First and foremost, gentrification, occurs. Services, investments, infrastructure and real estate development flow with the wealth, changing urban landscape and services. The unwary does not see the creeping changes, thinking it’s just modernisation. There is the overflow of traffic at the special VIP Terminal for private-owned and chartered flights at Changi Airport. The answer is a Seletar Airport dedicated to these private jets. Transformation of whole streets take place to align entertainment and food to the well heeled, witness places like Arab Street, Christia Ong’s Dempsey Road, Holland Road, many streets in China town, etc. Buildings around MRT stations give way to posh private condominiums.
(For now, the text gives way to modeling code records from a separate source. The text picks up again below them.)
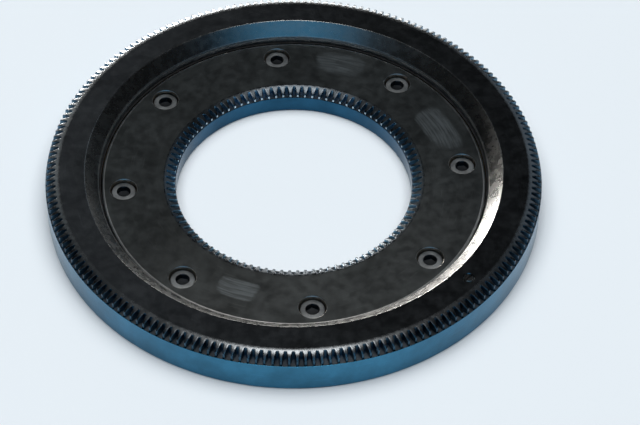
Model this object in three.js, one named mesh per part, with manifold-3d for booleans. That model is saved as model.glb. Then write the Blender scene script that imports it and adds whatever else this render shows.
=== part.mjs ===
// Slewing ring bearing with teeth outside and inside, in millimetres, +Z up, standing on z = 0.
//
// An outer gear ring turns about Z on caged balls. The inner ring is split: the geared ring carries
// the screws' heads, and a retaining ring below it is drawn up by them and closes the inner raceway.
import * as THREE from "three";
import { mergeVertices } from "three/addons/utils/BufferGeometryUtils.js";
import Module from "manifold-3d";

const wasm = await Module();
wasm.setup();

// Gear teeth
const MODULE = 1;
const OUTER_TEETH = 200;
const INNER_TEETH = 100;
const TOOTH_DEPTH = 3.6;
const CREST_WIDTH = 0.85;
const ROOT_GAP = 0.95;

// Outer ring
const HEIGHT = 18;
const OUTER_TOOTH_HEIGHT = 4.5;
const OUTER_SHOULDER_STEP = 0.6;
const OUTER_CROWN_WIDTH = 5;
const OUTER_CROWN_MIDDLE_DROP = 0.6;
const OUTER_CROWN_DROP = 1.9;
const CONE_WIDTH = 5.6;
const LIP_OVERHANG = 1.2;
const LIP_THICKNESS = 2.6;
const EDGE_BREAK = 0.6;

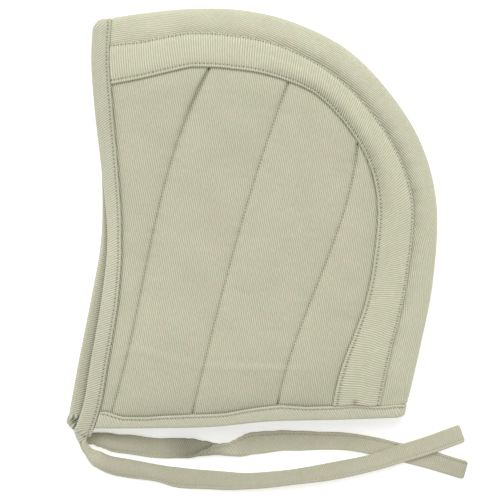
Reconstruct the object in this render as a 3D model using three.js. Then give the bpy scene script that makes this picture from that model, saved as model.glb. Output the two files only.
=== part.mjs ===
import * as THREE from 'three';

// Padded arming cap of cotton twill, lying on its side with the face opening to the left.
// Millimetres. X runs from the face edge to the nape, Y from the jaw to the crown, Z up from the surface.
// Every piece is laid on one middle surface: a lower side, a fold over the crown and a puffed upper side.

const { clamp, degToRad, lerp, smoothstep } = THREE.MathUtils;

// Size of the cap without its ties
const capDepth = 253; // face edge to the back of the head
const capHeight = 286; // jaw corner to the crown

// Strips and tapes
const gussetHalf = 18.4; // half of the crown gusset, the part that shows on one side
const bandWidth = 23; // topstitched band over the seam of panel and gusset
const faceBindingWidth = 12.4;
const neckBindingWidth = 9.5;
const tieWidth = 13;
const tieThickness = 2;

// Thickness of the cloth
const edgeCloth = 2.4; // gusset, and panels along their edges
const tapeCloth = 1.2; // turned tape of bands and bindings
const bandCrown = 0.8; // how far the upper band bulges between its two rows of stitches
const padOut = 2.4; // padding of the upper panel, outside
const padIn = 1.2; // padding of the upper panel, inside
const farPadIn = 2; // padding of the lower panel, inside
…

A housing crisis is inevitable. Singapore in fact seems on the verge, if not already, at the beginning of a housing crisis. The government insists housing remains affordable by parading subsidies and country comparatives. Indeed, some country comparatives has Singapore at number 1 in housing affordability. But cross-country comparatives are always fraught with parameters unexplained. In this case, two ugly thumbs stick out - the numerator and denominator in computing the affordability index are stacked in Singapore's favour. First, the numerator. Singapore ‘affordable’ houses are all lesser of 99 year leases which has a lower pressure on costs. Second, ‘mean family income’, the denominator, is tricky because Singapore family units often have dual or more family nucleus which reports a much higher mean income. Unlike other cities with housing crisis, the poorest of the poor can somehow find shelter somewhere, even moving into city slums or move to the villages. The tightly controlled Singapore offers no refuge other than to depend on the government. No doubt the HDB has a cheap rental scheme for families caught in such a situation if they qualify the strict criteria. However, in a housing crisis, demand will far outstrip supply.
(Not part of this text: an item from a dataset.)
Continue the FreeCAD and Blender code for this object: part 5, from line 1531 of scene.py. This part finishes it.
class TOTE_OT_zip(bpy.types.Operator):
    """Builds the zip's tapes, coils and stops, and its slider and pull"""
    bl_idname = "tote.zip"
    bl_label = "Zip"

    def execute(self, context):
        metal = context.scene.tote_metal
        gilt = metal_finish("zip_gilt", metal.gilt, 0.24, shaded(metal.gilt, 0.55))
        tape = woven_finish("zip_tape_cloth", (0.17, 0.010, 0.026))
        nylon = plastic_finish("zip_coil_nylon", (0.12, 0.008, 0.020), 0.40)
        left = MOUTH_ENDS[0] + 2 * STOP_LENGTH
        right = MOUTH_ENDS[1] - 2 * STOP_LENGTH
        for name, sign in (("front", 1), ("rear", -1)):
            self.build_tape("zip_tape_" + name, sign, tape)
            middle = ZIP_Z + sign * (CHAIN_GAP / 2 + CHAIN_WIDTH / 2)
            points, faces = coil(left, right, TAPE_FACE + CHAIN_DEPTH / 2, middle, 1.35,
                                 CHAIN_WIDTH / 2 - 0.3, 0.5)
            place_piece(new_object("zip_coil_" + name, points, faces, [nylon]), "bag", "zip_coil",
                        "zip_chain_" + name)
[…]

Small retail shopkeepers are left by the wayside and big store operators proliferate with brands like Fairprice, Giant, Prime, Mustafa. Shengsiong, Cold Storage, etc. The neighborhood hole-in-the wall ‘mama’ or Indian convenience shops have been wiped out long ago, replaced by 711 and Cheers brands. Many small OMO, or one-man-operated food stalls, will be wiped out, to be replaced by those that can operate with a central kitchen and multiple outlets. Many economy food stalls are in fact already operating in this manner.
There will be miniaturisation of product offerings, particularly in food items. Instead of 6 in a package, it will be sold individually, coffee sachets will be smaller in size, mini-hamburgers, anyone? This is an economic fact of life. When I went to Philippines decades ago, I was surprised to see many mini products but quickly understood the reason. Miniaturisation disadvantages the poor. It lowers the price of product offering, but increases unit costs to consumers.
The rising cost of living accentuated by higher rates in services and GST, are hitting the lower income group hard. These folks put the blame squarely on the government's inability to reign in prices and see the arrogance in the doubling down on rate increases. Whilst the angst of the poor is directed at the government, the rich and upper income, especially the young and better educated professionals whose livelihood has not yet been threatened by CECA, see these as whinings and politics of envy. An infamous 2006 social media quote says it all. Remember “..get out of my elite uncaring face”? It is already evident on the ground but the ruling party is unable to see. There is a class divide between the rich and upper middle class who feels differently from the poor. These different sentiments will lead to social strains in time. How will it manifest? For one, disinterest and unmotivated national servicemen leading to quality issues. Civil disobedience. Emigration.
The government spends billions of dollars to attract businesses to relocate to Singapore. Surely one and sundry are well acquainted with the singalong mantra of low taxes, business-friendly government, law and order, good infrastructure, educated workforce, gateway to Asean and China, etc. But at the end of day, cost of operation matters. Being the most expensive city in the world has its consequences. Corporations will relocate out of Singapore if the government fails to reign in cost.
There is no escape for those hard-pressed by the high cost of living. Unlike those living in London. New York or Zurich who can relocate to the suburbs or countryside, or a less expensive city, Singaporeans are stuck on the tiny island. A densely populated city with no pressure release valve, something has to crack. It starts with a loss of civility on social media, which is already evident, extending into the physical sphere, physical altercations will increase, frustrations will turn to hostilities towards foreign workers, general deterioration in mental health, and even an increase in suicide cases. Social unrest is a given. This of course has political consequences, sooner or later.
In the worst case scenario, well organised and efficient municipal services ensure Singaporeans will not even have access to pag pag when driven to that God-forsaken situation.
A parting shout out :
Plato said:
“The price good men pay for indifference to public affairs is to be ruled by evil men.”